In fact, if your language has inheritance, you can add a Square class later that inherits from Rectangle. This way, you don't have to change anything in existing code.

Best regards
PatHill (Programmer)
18 Mar 03 10:31
What I meant was be careful not to get yourself into a corner. I agree that you don't want to add functionality you don't need, but you do (imho) want to make sure that the framework is extensible.
PatHill (Programmer)
18 Mar 03 11:46
To expand on what I mean...
If your app only needs to deal with squares, and will only ever need to deal with squares, then a Squares class is all you need - Shapes and Rectangles don't come into it.

If your app only needs to deal with squares now, but in the future will need Rectangles and other shapes, then its a good idea to incorporate these abstractions into your class hierarchy from the outset.

You can only use inheritance if you have something appropriate (ie more generic) to inherit from - ie. you can't inherit from Squares to get Shapes, for example.

OK, you can refactor the code at a later point, but its a lot easier, quicker and cheaper to just drop in an extra class into a well thought out inheritance hierarchy than to refactor the design to accomodate requirements that were anticipated from the outset.

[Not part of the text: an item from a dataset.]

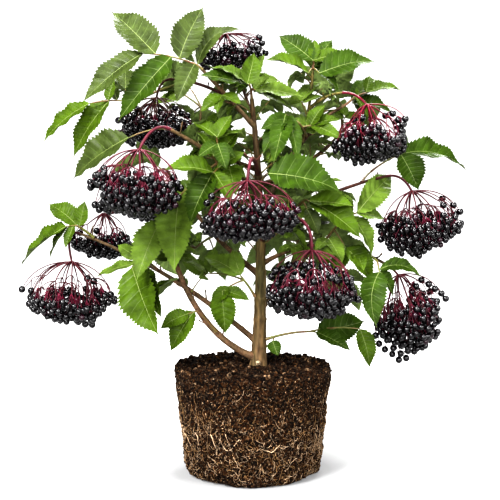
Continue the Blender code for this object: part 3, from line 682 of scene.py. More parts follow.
SPRAYS = (
    Spray("leaves_top_left", "upper_left", 1, (-62, -18, 447), (
        ((-116, -28, 457), ((1, 218, 82), (0.8, 137, 66), (0.36, 63, 60), (0.04, 42, 66), (0.12, 248, 45),
                            (0.6, 231, 88))),)),
    Spray("leaves_left_high", "fruit_twig_left", 0.75, (-136, 62, 410), (
        ((-184, 46, 409), ((1, 217, 72), (0.6, 234, 78), (0.66, 75, 24), (0.5, 112, 20))),
        ((-150, 92, 428), fan(150, 1, 56))), LEFT),
    Spray("leaves_left_mid", "mid_left", 0.93, (-98, -28, 378), (
        ((-132, -30, 368), ((1, 209, 78),)),), LEFT),
    Spray("leaves_far_left", "left_arch", 0.93, (-190, -22, 274), (
        ((-200, -27, 273), ((1, 216, 72), (1, 236, 42), (0.6, 257, 24), (0.4, 143, 42),
                            (0.3, 75, 28))),), LEFT),
    Spray("leaves_left_under", "left_arch", 0.58, (-122, -22, 240), (
        ((-130, -24, 229), ((1, 296, 72), (0.8, 199, 47), (0.4, 150, 30))),
        ((-112, -20, 226), ((1, 291, 50), (0.9, 258, 24)))), LEFT),
    Spray("leaves_hanging_left", "mid_left", 0.45, (-64, -8, 320), (
        ((-98, -38, 280), ((1, 250, 64), (0.5, 268, 76), (0.25, 232, 34))),)),
    Spray("leaves_low_left", "left_stem", 0.36, (-61, -18, 181), (
        ((-70, -21, 178), ((1, 202, 34), (0.4, 236, 50))),)),
    Spray("leaves_inner_left", "mid_left", 0.3, (-36, -34, 336), (
        ((-42, -50, 330), ((1, 243, 58), (1, 172, 52), (1, 300, 36), (0.5, 30, 34))),
        ((-43, -44, 349), ((1, 166, 54), (0.6, 50, 46), (1, 72, 34), (1, 122, 34))),
        ((-38, -46, 368), ((1, 150, 32), (1, 58, 30), (1, 20, 26))),
        ((-62, 8, 314), ((1, 240, 36), (1, 190, 36))))),
    Spray("leaves_trunk_left", "trunk", 0.26, (-10, -8, 214), (
        ((-14, -9, 219), ((1, 153, 46), (1, 110, 30))),
        ((-33, -14, 202), ((1, 272, 46), (1, 340, 30), (0.8, 231, 30))),
        ((-50, 20, 218), ((1, 150, 34), (1, 250, 32), (1, 84, 30))))),
    Spray("leaves_crown_top", "trunk", 1, (-2, 2, 422), (
        ((-6, -24, 425), ((1, 75, 36), (1, 154, 44), (1, 170, 52), (1, 226, 18))),
        ((3, -4, 420), ((1, 354, 52), (1, 334, 38), (1, 44, 24))),
        ((-4, 20, 430), fan(60, 1, 38)))),
    Spray("leaves_top_right", "right_upright", 1, (67, 11, 450), (
        ((66, 8, 453), ((1, 141, 48), (1, 12, 38), (1, 84, 34))),
        ((72, -4, 438), ((1, 14, 64), (1, 318, 30))),
        ((60, -4, 438), ((1, 164, 50), (1, 200, 34))),
        ((68, 34, 444), fan(60, 1, 44)))),
    Spray("leaves_right_top", "right_main", 1, (112, 16, 414), (
        ((126, 14, 419), ((1, 8, 42), (1, 76, 22), (0.4, 36, 24), (0.4, 300, 28))),
        ((112, 34, 408), fan(350, 1, 48))), RIGHT),
    Spray("leaves_inner_right", "right_main", 0.6, (50, -12, 384), (
        ((35, -16, 393), ((1, 259, 54), (1, 238, 50), (1, 284, 48), (1, 208, 34))),
        ((66, -4, 382), ((1, 14, 30), (1, 332, 34), (1, 60, 28))))),
    Spray("leaves_front_right", "trunk", 0.67, (12, -26, 326), (
        ((16, -46, 330), ((1, 349, 80),)),)),
    Spray("leaves_right_inner", "right_mid", 0.3, (56, -30, 302), (
        ((60, -42, 300), ((1, 323, 66), (1, 352, 48))),
        ((58, -26, 292), ((1, 296, 30), (1, 20, 30))))),
    Spray("leaves_right_leafy", "right_low", 0.5, (98, -18, 280), (
        ((112, -26, 288), ((1, 37, 56), (1, 350, 34), (0.8, 128, 36))),
        ((106, -24, 284), ((1, 302, 48),)),
        ((100, -22, 250), ((1, 307, 48), (1, 250, 34), (1, 210, 34)))), RIGHT),
    Spray("leaves_far_right", "right_mid", 0.82, (132, 24, 332), (
        ((164, 18, 351), ((1, 295, 44), (1, 348, 92), (0.8, 60, 34))),), RIGHT),
    Spray("leaves_right_under", "right_low", 0.84, (134, -30, 236), (
        ((134, -46, 226), ((1, 262, 56), (1, 304, 32), (1, 350, 48))),), RIGHT),
    Spray("leaves_low_right", "trunk", 0.1, (64, -16, 158), (
        ((70, -18, 157), ((1, 8, 55), (1, 336, 40))),
        ((116, -24, 162), ((1, 287, 42),)),
        ((22, -16, 148), ((1, 285, 24),)))),
    Spray("leaves_back_left", "back_left", 0.8, (-96, 84, 322), (
        ((-128, 152, 344), fan(200, 2, 50)), ((-70, 150, 330), fan(20, 1, 46))), LEFT_BACK),
    Spray("leaves_back_high", "back_high", 0.6, (-60, 84, 408), (
        ((-78, 112, 436), fan(140, 1, 42)), ((-126, 118, 444), fan(200, 2, 50)),
        ((-76, 140, 396), fan(290, 1, 46))), LEFT_BACK),
    Spray("leaves_back_right", "back_right", 0.8, (104, 94, 406), (
        ((84, 108, 432), fan(85, 2, 46)), ((62, 138, 396), fan(200, 1, 48)),
        ((126, 158, 384), fan(350, 1, 46))), RIGHT_BACK),
    Spray("leaves_back_mid", "back_mid", 0.7, (8, 86, 316), (
        ((-50, 116, 310), fan(195, 2, 48)), ((46, 126, 318), fan(15, 2, 50)),
        ((40, 158, 276), fan(300, 1, 46))), BACK),
    Spray("leaves_back_low", "back_low", 0.75, (54, 98, 250), (
        ((98, 126, 246), fan(345, 2, 50)), ((24, 134, 244), fan(225, 2, 44)),
        ((106, 112, 200), fan(300, 1, 46))), RIGHT_BACK),
    Spray("leaves_back_inner", "back_left", 0.45, (-66, 50, 244), (
        ((-118, 74, 242), fan(245, 1, 46)), ((-46, 92, 238), fan(290, 1, 42)),
        ((-88, 112, 244), fan(275, 1, 44))), LEFT_BACK),
)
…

The point is, that all abstraction is an approximation - you need to make sure its appropriate to what you want, and there is, therefore no definitive answer to the original question.
Craig0201 (TechnicalUser)
19 Mar 03 6:08
"However...eh hm...taxonomically, a rectangle and a square could be a shape, but depending on how you work with your classes, rectangle being a square or vice versa wouldnt work.  If you decide a square is a type of rectangle you run into problems.  If you decide a rectangle is a square, you run into even more problems.  These problems relate to the Substitution Principle, and you end up not being able to substitute either - which thus violates the fundamental precepts to using "implementation/extension inheritance"."

is nonsense.  Given a base class of Shape, you could:-

Inherit Shape to Quadrilateral
Inherit Quadrilateral to Trapezium
Inherit Trapezium to Rectangle
Inherit Rectangle to Square

Each subsequent class takes on the properties of it's predecessor and overrides and extends as necessary.  None of this prevents Square from being cast as a Shape.  However, Shape cannot necessarily be cast as a Square.

Craig
andy715723 (Programmer)
29 Apr 03 9:54
"A quadrilateral is a four-sided polygon with four angles. There are many kinds of quadrilaterals. The five most common types are the parallelogram, the rectangle, the square, the trapezoid, and the rhombus. "

math.com

squares and rectangels are siblings
uolj (Programmer)
2 Jul 03 19:35
Uhh, I may be wrong, but I don't think the quote from math.com implies that squares and rectangles are siblings.  I think it means only that they are both descendents of quadrilaterals.  My knowledge of the terminology might not be right, but I'm pretty sure that they are not siblings.  Also -

"Every square is a rectangle" is true.
"Every rectangle is a square" is NOT true.
which means that a square class can logically be derived from a rectangle class.

"Every rectangle is a shape" is true.
"Every shape is a rectangle" is NOT true.
so it makes sense to derive rectangle from shape.

As several people have said already, whether you actually derive a separate square class from a rectangle class depends on whether you require different implementations for squares than you do for generic rectangles.

varocho (Programmer)
2 Jul 03 20:55
>"Every square is a rectangle" is true.
>"Every rectangle is a square" is NOT true.
>which means that a square class can logically be derived
>from a rectangle class

So what behaviors/methods and properties do squares have that rectangles don't?

The only significant difference between a rectangle and a square (that I know of) is that the length and width of a rectangle may or may not be equal, whereas the length and width of a square are always equal.

As far as behaviors/methods are concerned, rectangles and squares know how to compute their perimeter and area. The formulas (formulae?) for computing the perimeter and area of a rectangle still hold true for a square.

I'm not sure it's really necessary to model 'square' as a subclass of 'rectangle'. Seems to me that a square is just a rectangle with its properties 'length' and 'width' having the same value, like PatHill said.
uolj (Programmer)
2 Jul 03 23:43
I agree with everything varocho said.

However, if you do have some fancy optimization that only works if the length and width are equal, it is good to know that square can be logically subclassed from rectangle (which many people have already explained long ago in this thread).  I disagree with andy715723's assertion that square and rectangle are siblings.  For example, subclassing square directly from shape and separately subclassing rectangle directly from shape would be bad because nearly all of the code would be duplicated, and because logically it is incorrect.